RE: A possible view of Dark Night from a materialist perspective

Posts: 7134 Join Date: 12/8/18 Recent Posts
Interesting. I have found a similar approach helpful in times of really bad reactions following a blissful state. Applying a psychotherapy approch to it has only made things worse. Now that I have the framework of spiritual development, I find it even more helpful, though, but I see no contradiction in using both the spiritual framework AND the physical and chemical explanations, so that’s what I do. There are aspects that I would say require more than rational thinking to overcome, at least if you mean rational in and intellectual way. A certain spiritual maturity is needed to see what can then be rationalized as rational thinking, I would guess. Wisdom is more than logic. Somehow, you need to ask the right questions and find the right premises. Otherwise logic will mislead us. I don’t think that rationality can deliver that. You have to be able to not only think outside the box, but also see that there is no box, if that makes any sense.

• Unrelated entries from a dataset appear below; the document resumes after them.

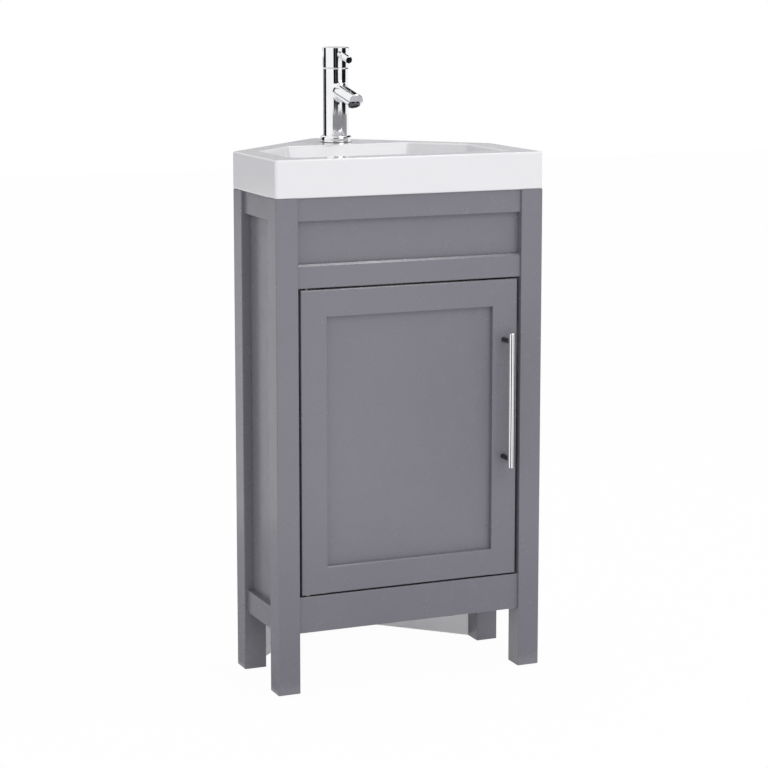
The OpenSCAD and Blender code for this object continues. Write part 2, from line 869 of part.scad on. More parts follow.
module pivot_bush() {
    difference() {
        union() {
            cylinder(d = bush_flange_d, h = bush_flange_t);
            translate([0, 0, -bush_l]) cylinder(d = bush_d, h = bush_l + bush_flange_t);
        }
        translate([0, 0, -bush_l - over])
            cylinder(d = pivot_d + 2 * pivot_fit, h = bush_l + bush_flange_t + 2 * over);
    }
}

module pivot_bushes() {
    color(brass) seat() {
        translate([pivot_x, pivot_y, opening_z]) pivot_bush();
        translate([pivot_x, pivot_y, mid_rail_z]) mirror([0, 0, 1]) pivot_bush();
    }
}

// ---------- Handle and catch ----------

module handle_bar() {
    end_r = 0.8;
    color(chrome) seat() translate([handle_x, rail_setback - bar_reach, handle_z - bar_l / 2])
        difference() {
            rotate_extrude() polygon([[0, 0], [bar_d / 2 - end_r, 0], [bar_d / 2, end_r],
                                      [bar_d / 2, bar_l - end_r], [bar_d / 2 - end_r, bar_l], [0, bar_l]]);
            for (s = [-1, 1]) translate([0, 0, bar_l / 2 + s * pillar_pitch / 2]) rotate([-90, 0, 0])
                cylinder(d = pillar_spigot_d, h = bar_d, $fn = 32);
        }
}

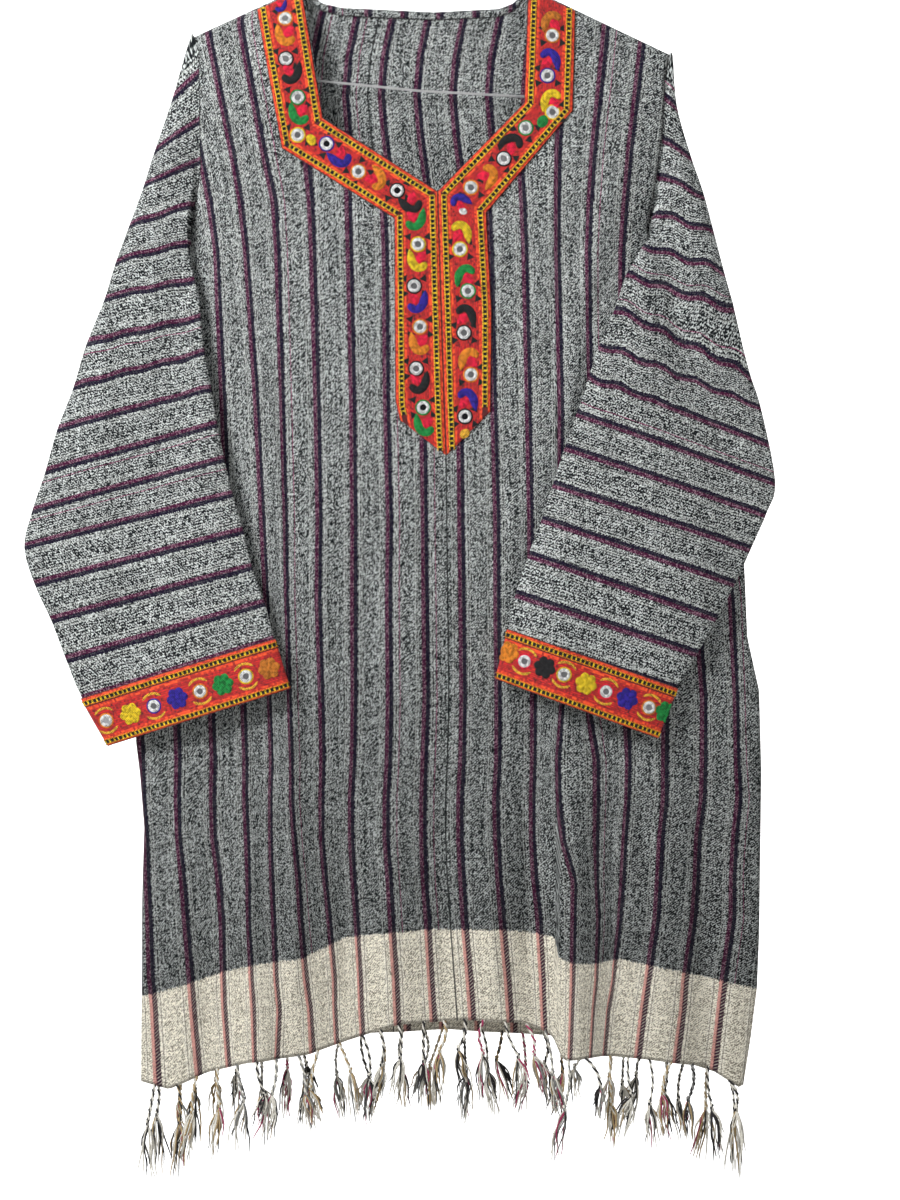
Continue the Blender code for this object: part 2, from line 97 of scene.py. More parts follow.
# The sheet runs level, bends up in a quarter circle and ends as a wall, in as many steps each
FLOOR_Z = -1.42
SHEET_WIDTH = 14
SHEET_STEPS = 8
SHEET_FRONT = -6.0
FLOOR_STEP = 0.95
BEND_RADIUS = 1.2
WALL_STEP = 0.9
FLOOR_END = 0.9
bm = bmesh.new()
bmesh.ops.create_grid(bm, x_segments=1, y_segments=3 * SHEET_STEPS, size=0.5)
for vert in bm.verts:
    step = (vert.co.y + 0.5) * 3 * SHEET_STEPS
    turn = math.radians(90) * min(max(step / SHEET_STEPS - 1, 0), 1)
    run = SHEET_FRONT + FLOOR_STEP * min(step, SHEET_STEPS) + BEND_RADIUS * math.sin(turn)
    rise = BEND_RADIUS * (1 - math.cos(turn)) + WALL_STEP * max(step - 2 * SHEET_STEPS, 0)
    vert.co = Vector((vert.co.x * SHEET_WIDTH, run, FLOOR_Z + rise))
bmesh.ops.recalc_face_normals(bm, faces=bm.faces)
mesh = bpy.data.meshes.new("backdrop")
bm.to_mesh(mesh)
bm.free()
mesh.shade_smooth()
mesh.materials.append(paper)
mesh.materials.append(plain_material("pale_floor", (0.62, 0.62, 0.61), 0.85))
for face in mesh.polygons:
    face.material_index = 1 if face.center.y < FLOOR_END else 0
backdrop = bpy.data.objects.new("backdrop", mesh)
bpy.context.scene.collection.objects.link(backdrop)
print("backdrop", len(mesh.polygons), "faces")


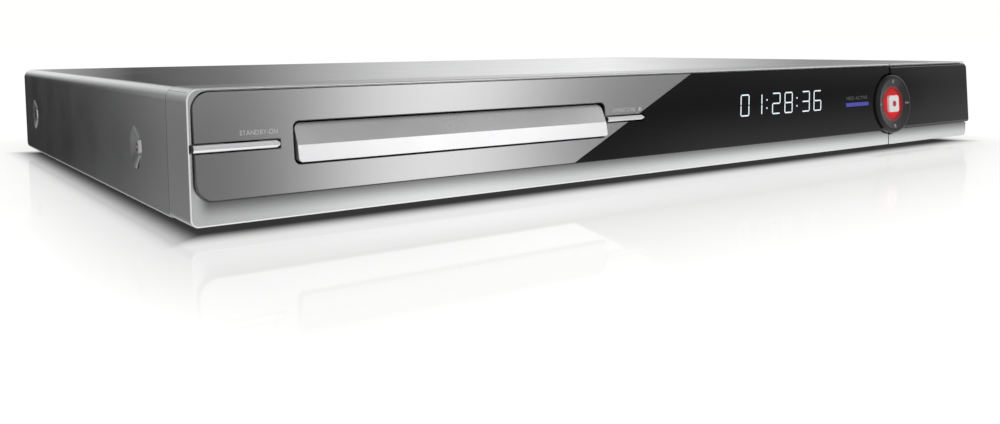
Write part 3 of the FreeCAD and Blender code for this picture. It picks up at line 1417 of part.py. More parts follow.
def make_traverse():
    body = piece("traverse")
    level, high = s.traverse_level, s.traverse_level + s.traverse_thick
    add(body, "xy", level, high, rectangle(
        pivot_left, pivot_right, s.traverse_front, s.traverse_pivot + 4))
    cut(body, "xy", level - 1, high + 1, rectangle(
        spindle_across - s.sled_width / 2 - 3, pivot_right - 2.6,
        s.spindle_back + 10, s.traverse_pivot - 6))
    for across in (pivot_left - 4.4, pivot_right - 1.6):
        add(body, "yz", across, across + 6, disc(s.traverse_pivot, pivot_level, 1.5))
    add(body, "xz", cam_back - 4.2, s.traverse_front + 1, disc(spindle_across, pivot_level, 0.75))
    rods = [spindle_across - s.rod_spread, spindle_across + s.rod_spread]
    rod_start, rod_end = s.spindle_back + 9.5, s.traverse_pivot - 4.5
    blocks = ((rod_start - 3, rod_start + 2.5), (rod_end - 5, rod_end + 1))
    for start, end in blocks:
        for across in rods:
            add(body, "xz", start, end, rectangle(
                across - 2.6, across + 2.6, level, s.rod_level + 2.4))
    cut(body, "xz", rod_start, rod_end, *[
        disc(across, s.rod_level, s.rod_radius + 0.01) for across in rods])
    shaft_radius = s.rod_radius - 0.5
    block = rectangle(screw_across - 3.4, pivot_right, level, s.rod_level)
    add(body, "xz", s.spindle_back + 8, s.spindle_back + 12, block)
    shaft_hole = disc(screw_across, s.rod_level, shaft_radius + s.running_fit)
    cut(body, "xz", s.spindle_back + 7, s.spindle_back + 13, shaft_hole)

    body = piece("guide_rods", several=True)
    add(body, "xz", rod_start, rod_end, *[
        disc(across, s.rod_level, s.rod_radius) for across in rods])

    body = piece("traverse_motors", several=True)
    add(body, "xz", s.traverse_pivot - 6, s.traverse_pivot + 4, rectangle(
        screw_across - 3.2, screw_across + 3.2, high, s.rod_level + 3.2))
    add(body, "xz", s.traverse_pivot - 8, s.traverse_pivot - 6, disc(screw_across, s.rod_level, 2.4))
    add(body, "xy", high, s.turntable_seat - 2.4, disc(spindle_across, s.spindle_back, 9.0))

    body = piece("lead_screw")
    add(body, "xz", s.spindle_back + 8.5, s.traverse_pivot - 8.2, disc(
        screw_across, s.rod_level, shaft_radius))
    thread = add(body, "xz", s.spindle_back + 14, s.spindle_back + 14.8, disc(
        screw_across, s.rod_level, s.rod_radius))
    repeat(body, thread, "Y", 1.6, 38)

    body = piece("turntable")
    add(body, "xy", s.turntable_seat - 2.0, s.turntable_seat, disc(
        spindle_across, s.spindle_back, s.turntable_radius))
    add(body, "xy", s.turntable_seat, s.hub_top, disc(spindle_across, s.spindle_back, s.hub_radius))
    chamfer(body, 0.9, lambda p, d: near(p.z, s.hub_top))

    body = piece("pickup_sled")
    low, high = 11.5, 19.5
    start = s.spindle_back + s.lens_back - s.sled_length / 2
    half = s.sled_width / 2
    add(body, "xy", low, high, rectangle(
        spindle_across - half, spindle_across + half, start, start + s.sled_length))
    add(body, "xz", start + 6, start + 14, rectangle(
        spindle_across + half - 1, screw_across - s.rod_radius - 0.15, s.rod_level - 1.5,
        s.rod_level + 1.5,
    ))
    cut(body, "xz", start - 1, start + s.sled_length + 1, *[
        disc(across, s.rod_level, s.rod_radius + s.running_fit) for across in rods])
    cut(body, "xy", low - 1, low + 2, rectangle(
        spindle_across - 16, spindle_across + 16, start + 3, start + s.sled_length - 3))
    fillet(body, 1.0, lambda p, d: near(p.z, high))
    lens_deep = s.spindle_back + s.lens_back
    add(body, "xy", high, 21.4, rounded(
        spindle_across - 6, spindle_across + 6, lens_deep - 5, lens_deep + 5, 1.5))
    add(body, "xy", 21.4, 22.2, disc(spindle_across, lens_deep, 2.6))
    fillet(body, 0.5, lambda p, d: near(p.z, 22.2))

    body = piece("cam_slider")
    cam_low, cam_high = s.drive_low + s.drive_wall + 0.2, pivot_level + 3.2
    start, end = spindle_across - 14, spindle_across + 32
    add(body, "xz", cam_back - 3, cam_back, rectangle(start, end, cam_low, cam_high))
    begin, finish = spindle_across, spindle_across + s.cam_travel
    below, above = pivot_level - 1.15, pivot_level + 1.3
    cut(body, "xz", cam_back - 4, cam_back + 1, polygon(
        (begin - 2.5, below), (begin, below), (finish, below - cam_drop),
        (finish + 2.5, below - cam_drop), (finish + 2.5, above - cam_drop),
        (finish + 0.6, above - cam_drop), (begin + 0.6, above), (begin - 2.5, above),
    ))


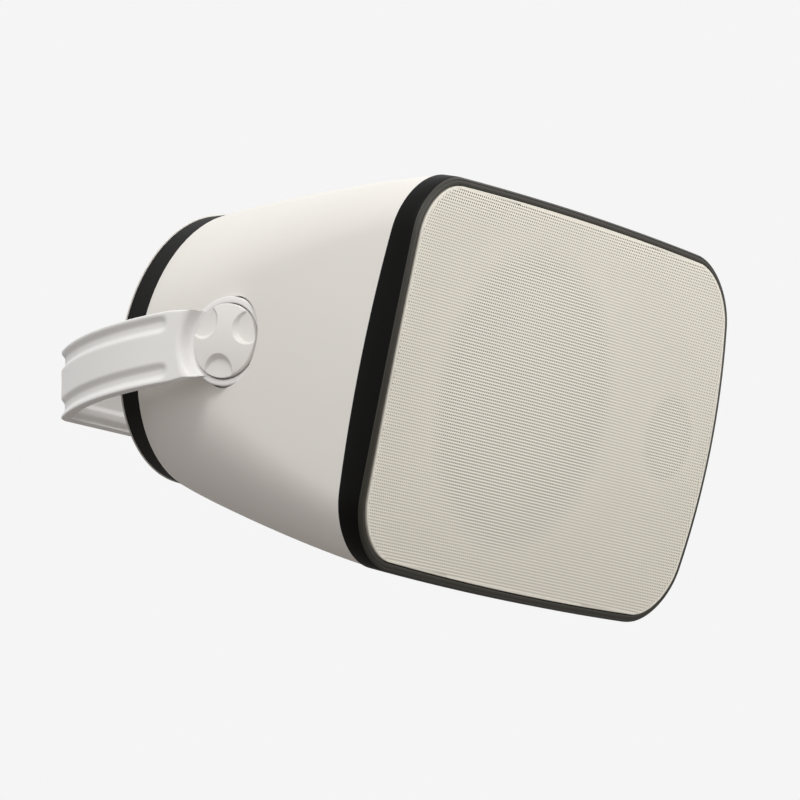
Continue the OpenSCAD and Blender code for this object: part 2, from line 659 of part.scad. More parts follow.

But there is undeniably a major infrastructure rewiring going on (which I find fascinating), so the material side to it is definitely not unsignificant. I agree that this can be a very helpful approach, especially if the spiritual aspects seem overwhelming and vague and creepy, because It’s a way to systematically approach the unchartered territory, albeit limited by our perception and perspectives as always. It provides something tangile to work with, and it makes it possible to verify and falsify hypotheses. I believe Shinzen Young is on to something there when he talks about the potential contribitions of science to meditation (and, of course, vice versa).